By moving the focal point away from the traditional emphasis upon the Chesapeake, South Carolina, and the Caribbean, Warren has surprisingly uncovered how much slavery in New England actually had in common with slavery in those other more familiar locales. The rape story she opens with is unexpectedly emblematic of the institution of African slavery in the Americas. Slave women had no rights as property, and therefore no control over their own bodies, which meant they could indeed serve as breeding stock, a financial boon in Virginia even in Jefferson’s time as slavery became less profitable in the Chesapeake while prices soared for field hands on the cotton plantations of the deep south. It also meant that they could be compelled to sexual relations with their owners, which is why, as South Carolina’s Mary Chestnut drily noted in 1861: “Like the patriarchs of old, our men live all in one house with their wives & their concubines, & the Mulattos one sees in every family exactly resemble the white children . . .”  That meant of course that English common law needed to be turned on its head, so that the children of slaves were condemned to inherit the condition of perpetual servitude from their mothers, regardless of whether their fathers were slave or free.  This was codified in Virginia in 1662 as Partus sequitur ventrem but Warren reminds us that it was already clearly understood as such in Massachusetts in 1638. [p156]

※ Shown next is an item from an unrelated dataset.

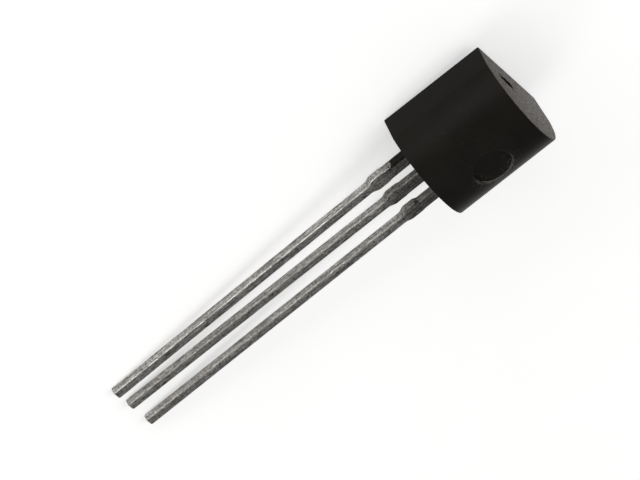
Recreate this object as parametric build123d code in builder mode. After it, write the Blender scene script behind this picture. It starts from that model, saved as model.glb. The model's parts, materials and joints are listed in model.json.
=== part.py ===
# A small plastic-moulded three-lead transistor in the TO-92 outline, lying flat side down.
# It rests as the real one does: on the lower edge of the flat and on the three lead tips.
# Package coordinates: x along the package axis towards the closed end, from the face that
# the leads leave; y across the leads; h is the height above the flat. All sizes in mm.
import math
import os

from build123d import *

# Moulded body
body_height = 4.49  # along the package axis
body_depth = 3.34  # from the flat to the crown of the round side
flat_width = 4.25
parting_width = 4.71  # across the parting line, the widest place
body_edge_radius = 0.06
crown_mark_radius = 0.81  # circle left by the ejector pin on the crown
crown_mark_depth = 0.17
crown_mark_x = 2.24
gate_scar_length = 0.80  # slot left by the gate on the closed end
gate_scar_width = 0.17
gate_scar_depth = 0.12
gate_scar_y = 0.90

# Leads outside the body
lead_pitch = 1.27
lead_length = 14.25
lead_width = 0.41
lead_thickness = 0.34
lead_edge_radius = 0.06
lead_lower_height = 1.19  # height of the leads' lower face above the flat
lead_lean = 0.8  # degrees, the tips stand away from the flat's plane
dam_start = 1.10  # the cut dam bar, measured from the body
dam_length = 0.58
taper_length = 0.26  # from the dam bar to the plain lead
dam_step = 0.07  # run over which the dam bar's stub rises from the shoulder
outline_radius = 0.06

# Lead frame inside the body
root_depth = 0.40  # how far the outer lead runs into the body
inner_width = 0.60
frame_gap = 0.25  # between the paddle and the posts beside and below it
paddle_end_wall = 0.80  # epoxy between the paddle and the closed end
emitter_post_end_wall = 1.80
base_post_start = 1.05
base_post_length = 0.55
base_post_width = 1.00
frame_corner_radius = 0.08

# Chip, its bonding layer and its wires
die_side = 0.50
die_thickness = 0.20
attach_margin = 0.05
attach_thickness = 0.03
pad_offset = 0.13  # bonding pads, from the chip's centre
wire_radius = 0.019
ball_radius = 0.045
ball_height = 0.03
stitch_radius = 0.04
stitch_height = 0.015
loop_height = 0.42
loop_bend_radius = 0.16

# Worked out from the sizes above
parting_height = lead_lower_height  # the mould parts on the lead frame's lower face
lead_mid_height = lead_lower_height + lead_thickness / 2
frame_top_height = lead_lower_height + lead_thickness
die_bottom_height = frame_top_height + attach_thickness
die_top_height = die_bottom_height + die_thickness
lean_angle = math.radians(lead_lean)


def tip_rounding_centre(side):
    """Centre (x, h) of the rounding at a lead tip: side -1 is its lower edge, +1 its upper."""
    along = lead_length - lead_edge_radius
    across = side * (lead_thickness / 2 - lead_edge_radius)
    x = -along * math.cos(lean_angle) + across * math.sin(lean_angle)
    h = lead_mid_height + along * math.sin(lean_angle) + across * math.cos(lean_angle)
    return x, h


def resting_tilt():
    """Angle at which the flat's rounded lower edge and the rounded tips touch one plane."""
    tip_x, tip_h = tip_rounding_centre(-1)
    run = body_edge_radius - tip_x
    rise = tip_h - body_edge_radius
    radius_step = lead_edge_radius - body_edge_radius
    return math.atan2(rise, run) - math.asin(radius_step / math.hypot(rise, run))


tilt = resting_tilt()


def turned(x, h):
    """A package point's X and Z once the package is tilted, before it is centred."""
    return x * math.cos(tilt) - h * math.sin(tilt), x * math.sin(tilt) + h * math.cos(tilt)


def package_origin():
    """Puts the origin of the frame at the bottom centre of the whole part's box."""
    highest_x = turned(body_height - body_edge_radius, body_edge_radius)[0] + body_edge_radius
    lowest_x = turned(*tip_rounding_centre(1))[0] - lead_edge_radius
    lowest_z = turned(body_edge_radius, body_edge_radius)[1] - body_edge_radius
    return -(highest_x + lowest_x) / 2, 0, -lowest_z


package = Plane(
    origin=package_origin(),
    x_dir=(math.cos(tilt), 0, math.sin(tilt)),
    z_dir=(-math.sin(tilt), 0, math.cos(tilt)),
)
lead_face = Plane(origin=package.origin, x_dir=package.y_dir, z_dir=package.x_dir)
closed_end = lead_face.offset(body_height)


def at(x, y, h):
    """World position of a package point."""
    return package.from_local_coords((x, y, h))


def level(h, x=0, y=0):
    """Plane parallel to the flat at height h, with its origin over x, y."""
    return Plane(origin=at(x, y, h), x_dir=package.x_dir, z_dir=package.z_dir)


def outer_lead(y, shoulder_width, left_stub, right_stub, tip_shift):
    """The part of a lead outside the body: shoulder, cut dam bar, taper and plain lead."""
    shoulder = shoulder_width / 2
    plain = lead_width / 2
    dam_end = dam_start + dam_length
    left_edge = [
        (root_depth, shoulder),
        (-dam_start, shoulder),
        (-dam_start - dam_step, shoulder + left_stub),
        (-dam_end, shoulder + left_stub),
        (-dam_end - taper_length, plain),
        (-lead_length, plain),
    ]
    right_edge = [
        (-lead_length, -plain),
        (-dam_end - taper_length, -plain),
        (-dam_end, -shoulder - right_stub),
        (-dam_start - dam_step, -shoulder - right_stub),
        (-dam_start, -shoulder),
        (root_depth, -shoulder),
    ]
    drop = lead_length * math.tan(lean_angle)
    to_body = (at(0, y, lead_mid_height) - at(-lead_length, y + tip_shift, lead_mid_height + drop))
    along = to_body.normalized()
    lead_plane = Plane(
        origin=at(0, y, lead_mid_height), x_dir=along, z_dir=along.cross(package.y_dir)
    )
    with BuildPart() as outer:
        with BuildSketch(lead_plane) as outline:
            with BuildLine():
                Polyline(*left_edge, *right_edge, close=True)
            make_face()
            fillet(outline.vertices(), radius=outline_radius)
        extrude(amount=lead_thickness / 2, both=True)
        broad_faces = outer.faces().sort_by(Axis(lead_plane.origin, lead_plane.z_dir))
        fillet(broad_faces[0].edges() + broad_faces[-1].edges(), radius=lead_edge_radius)
    return outer.part


def frame_sheet(*corners):
    """A stamped piece of the lead frame inside the body, given by its outline."""
    with BuildPart() as sheet:
        with BuildSketch(level(lead_mid_height)) as outline:
            with BuildLine():
                Polyline(*corners, close=True)
            make_face()
            fillet(outline.vertices(), radius=frame_corner_radius)
        extrude(amount=lead_thickness / 2, both=True)
    return sheet.part


def bond_wire(pad, post):
    """A looped wire from a ball on the chip's pad to a stitch on a post, both given as (x, y)."""
    start = at(*pad, die_top_height)
    across = at(*post, die_top_height) - start
    span = across.length
    fall = die_top_height - frame_top_height
    loop_plane = Plane(
        origin=start, x_dir=across, z_dir=across.normalized().cross(package.z_dir)
    )
    with BuildPart() as wire:
        with BuildLine(loop_plane) as path:
            FilletPolyline(
                (0, 0),
                (0, loop_height),
                (span, loop_height / 2),
                (span, -fall),
                radius=loop_bend_radius,
            )
        with BuildSketch(Plane(origin=start, z_dir=package.z_dir)):
            Circle(wire_radius)
        sweep(path=path.line)
        with BuildSketch(level(die_top_height, *pad)):
            Circle(ball_radius)
        extrude(amount=ball_height)
        with BuildSketch(level(frame_top_height, *post)):
            Circle(stitch_radius)
        extrude(amount=stitch_height)
    return wire.part


# Layout of the lead frame inside the body
inner = inner_width / 2
frame_root = root_depth / 2
strip_inner_edge = lead_pitch - inner
strip_outer_edge = lead_pitch + inner
base_post_end = base_post_start + base_post_length
emitter_post_end = body_height - emitter_post_end_wall
paddle_start = base_post_end + frame_gap
paddle_end = body_height - paddle_end_wall
paddle_edge = frame_gap - strip_inner_edge
die_x = (paddle_start + paddle_end) / 2
die_y = (paddle_edge + strip_inner_edge) / 2

# Collector lead: its strip runs up one side of the body and carries the chip's paddle.
collector_outer = outer_lead(
    y=lead_pitch, shoulder_width=0.61, left_stub=0.05, right_stub=0.04, tip_shift=-0.16
)
collector_frame = frame_sheet(
    (frame_root, strip_inner_edge),
    (paddle_start, strip_inner_edge),
    (paddle_start, paddle_edge),
    (paddle_end, paddle_edge),
    (paddle_end, strip_outer_edge),
    (frame_root, strip_outer_edge),
)
with BuildPart() as lead_collector:
    add(collector_outer)
    add(collector_frame)

# Base lead: the middle one, ending in a cross-bar below the paddle.
base_outer = outer_lead(
    y=0, shoulder_width=0.60, left_stub=0.05, right_stub=0.02, tip_shift=0.11
)
base_frame = frame_sheet(
    (frame_root, -inner),
    (base_post_start, -inner),
    (base_post_start, -base_post_width / 2),
    (base_post_end, -base_post_width / 2),
    (base_post_end, base_post_width / 2),
    (base_post_start, base_post_width / 2),
    (base_post_start, inner),
    (frame_root, inner),
)
with BuildPart() as lead_base:
    add(base_outer)
    add(base_frame)

# Emitter lead: a straight post beside the paddle.
emitter_outer = outer_lead(
    y=-lead_pitch, shoulder_width=0.54, left_stub=0.09, right_stub=0.03, tip_shift=0.05
)
emitter_frame = frame_sheet(
    (frame_root, -strip_outer_edge),
    (emitter_post_end, -strip_outer_edge),
    (emitter_post_end, -strip_inner_edge),
    (frame_root, -strip_inner_edge),
)
with BuildPart() as lead_emitter:
    add(emitter_outer)
    add(emitter_frame)

# Bonding layer and chip on the paddle
with BuildPart() as die_attach:
    with BuildSketch(level(frame_top_height, die_x, die_y)):
        Rectangle(die_side + 2 * attach_margin, die_side + 2 * attach_margin)
    extrude(amount=attach_thickness)

with BuildPart() as die:
    with BuildSketch(level(die_bottom_height, die_x, die_y)):
        Rectangle(die_side, die_side)
    extrude(amount=die_thickness)

# Wires from the chip's two pads to the posts
emitter_wire = bond_wire(
    pad=(die_x + pad_offset, die_y - pad_offset),
    post=(emitter_post_end - inner, -lead_pitch),
)
with BuildPart() as bond_wire_emitter:
    add(emitter_wire)

base_wire = bond_wire(
    pad=(die_x - pad_offset, die_y + pad_offset),
    post=((base_post_start + base_post_end) / 2, 0),
)
with BuildPart() as bond_wire_base:
    add(base_wire)

# Epoxy body, moulded round everything above
moulded_in = [lead_collector, lead_base, lead_emitter, die_attach, die]
moulded_in += [bond_wire_emitter, bond_wire_base]

with BuildPart() as epoxy_body:
    with BuildSketch(lead_face) as section:
        with BuildLine():
            flat = Line((-flat_width / 2, 0), (flat_width / 2, 0))
            right_side = Line(flat @ 1, (parting_width / 2, parting_height))
            crown = ThreePointArc(
                right_side @ 1, (0, body_depth), (-parting_width / 2, parting_height)
            )
            Line(crown @ 1, flat @ 0)
        make_face()
        fillet(section.vertices().group_by(Axis.Y)[0], radius=body_edge_radius)
    extrude(amount=body_height)
    ends = epoxy_body.faces().sort_by(Axis(package.origin, package.x_dir))
    fillet(ends[0].edges() + ends[-1].edges(), radius=body_edge_radius)
    with BuildSketch(level(body_depth - crown_mark_depth, crown_mark_x)):
        Circle(crown_mark_radius)
    extrude(amount=crown_mark_depth, mode=Mode.SUBTRACT)
    with BuildSketch(closed_end):
        with Locations((gate_scar_y, parting_height)):
            SlotOverall(gate_scar_length, gate_scar_width)
    extrude(amount=-gate_scar_depth, mode=Mode.SUBTRACT)
    for piece in moulded_in:
        add(piece.part, mode=Mode.SUBTRACT)

epoxy_body.part.label = "epoxy_body"
lead_collector.part.label = "lead_collector"
lead_base.part.label = "lead_base"
lead_emitter.part.label = "lead_emitter"
die_attach.part.label = "die_attach"
die.part.label = "die"
bond_wire_emitter.part.label = "bond_wire_emitter"
bond_wire_base.part.label = "bond_wire_base"

os.makedirs("parts", exist_ok=True)
for piece in [epoxy_body, *moulded_in]:
    export_step(piece.part, f"parts/{piece.part.label}.step")
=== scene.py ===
"""A TO-92 transistor lying on a pale floor: a moulded epoxy body and three tinned leads.

Lengths are in metres. Package coordinates: x along the package axis towards the closed end,
from the face that the leads leave, y across the leads, z the height above the flat. Pieces
are modelled in package coordinates and then set down on the floor with the package's tilt.
"""

import json
import math

import bpy
from mathutils import Matrix, Vector


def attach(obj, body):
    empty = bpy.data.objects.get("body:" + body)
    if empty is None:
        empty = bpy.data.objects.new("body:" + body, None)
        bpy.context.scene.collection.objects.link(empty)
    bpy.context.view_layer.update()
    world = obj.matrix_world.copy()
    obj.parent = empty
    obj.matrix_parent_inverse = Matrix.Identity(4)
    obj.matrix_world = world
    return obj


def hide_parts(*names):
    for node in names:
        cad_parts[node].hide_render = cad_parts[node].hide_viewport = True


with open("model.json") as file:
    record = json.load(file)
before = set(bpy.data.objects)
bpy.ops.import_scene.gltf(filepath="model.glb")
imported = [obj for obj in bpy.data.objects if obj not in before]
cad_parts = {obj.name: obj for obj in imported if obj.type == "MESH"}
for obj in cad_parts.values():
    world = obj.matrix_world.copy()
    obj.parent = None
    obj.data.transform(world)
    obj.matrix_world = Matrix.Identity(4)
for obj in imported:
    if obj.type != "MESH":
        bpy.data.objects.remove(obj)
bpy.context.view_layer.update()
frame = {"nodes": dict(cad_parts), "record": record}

MM = 0.001
NEARLY = 1e-7  # metres within which two points count as one

# Moulded body
BODY_HEIGHT = 4.49 * MM
BODY_DEPTH = 3.34 * MM
FLAT_WIDTH = 4.25 * MM
PARTING_WIDTH = 4.71 * MM
BODY_EDGE_RADIUS = 0.045 * MM
HAIR = 0.006 * MM  # the moulding stands this much inside the solid it takes the place of
CROWN_MARK_RADIUS = 0.81 * MM
CROWN_MARK_DEPTH = 0.17 * MM
CROWN_MARK_X = 2.24 * MM
CROWN_MARK_RIM_EASE = 0.016 * MM
PIN_EDGE_RADIUS = 0.02 * MM
GATE_SCAR_LENGTH = 0.86 * MM
GATE_SCAR_WIDTH = 0.24 * MM
GATE_SCAR_DEPTH = 0.06 * MM
GATE_SCAR_Y = 0.88 * MM
GATE_SCAR_FLARE = 1.7  # how much wider the scar is at its end near the middle of the body
GATE_SCAR_PINCH = 0.8  # and how much narrower at its other end
TORN_HALF_HEIGHT = 0.24 * MM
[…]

Interestingly, Warren also reveals that a 1690 Connecticut law mandating a curfew for “Negroes” managed to presage portions of the slave codes popular in the south by several decades. Massachusetts adopted a similar ordinance. [p201] The ambivalence towards the cruelties inherent to slavery is nevertheless also evident. When it became clear that owners were freeing slaves when they became too old or infirm to profitably toil as units of labor, Connecticut passed a law in 1702 directing slave-owners to care for elderly slaves, whether or not they had been freed, something otherwise left to arbitrary custom in the south. [p176] But apparently those in New England were not immune to the cruel and unusual punishments inflicted upon wrongdoers who happened to be African slaves:  Increase Mather chillingly reports that in 1681 the enslaved Maria, convicted of arson and murder, was burned alive at the stake. [p199] Regardless of geography, slaves were often underfed, and sometimes resorted to theft for sustenance. In Connecticut in 1699, a slave who stole “a bisket” on the Sabbath suffered the medieval punishment of thirty lashes and a brand to the forehead. [p211] Whipping and branding became quite common in the Antebellum south. Also echoing another common practice in the south, Warren reports that in 1698 hunting dogs were employed to track down a “Negro.” [p207-08] Warren reminds us that Amerindians were also enslaved, although this was much less widespread, but tellingly a 1697 broadside seeking a runaway Native American slave also neatly anticipates the runaway slave advertisements later so common in newspapers below the Mason-Dixon. [p212]

It is in her coverage of Amerindian slavery that Warren falls short, if only because she seems to promise more than she delivers.  The slavery of Native Americans, who were often sold to the West Indies, is a little-known element of early Americana and probably deserves a book-length treatment of its own.  Given the scant number of pages Warren devotes to the topic, she might have best simply left it alone. Yet, this is perhaps only a quibble when one considers how well the author succeeds in demonstrating that slavery was indeed integral to all geographies of the English colonies and was shockingly similar in its elemental form both north and south. That New England always seemed to harbor a certain sense of guilt about the immorality of slavery –and that it eventually acted to bring this heinous practice to an end – perhaps mitigates some of its culpability in perpetrating this great evil, yet by no means can that serve as an excuse to overlook or forgive its deep complicity in it.  Every student of the history of the institution of slavery and of early American history would benefit from reading Warren’s fine book.

Author: stanprager

Book nerd, computer geek, rock music fan, dogmatic skeptic.

One thought on “Review of: New England Bound: Slavery and Colonization in Early America, by Wendy Warren”

  1. True, there was not a great deal in this book about the enslavement of Native Americans, but I actually found those parts to be most enlightening. I was quite thankful that the author chose to include them. There is so little written about their enslavement; I found the differences fascinating.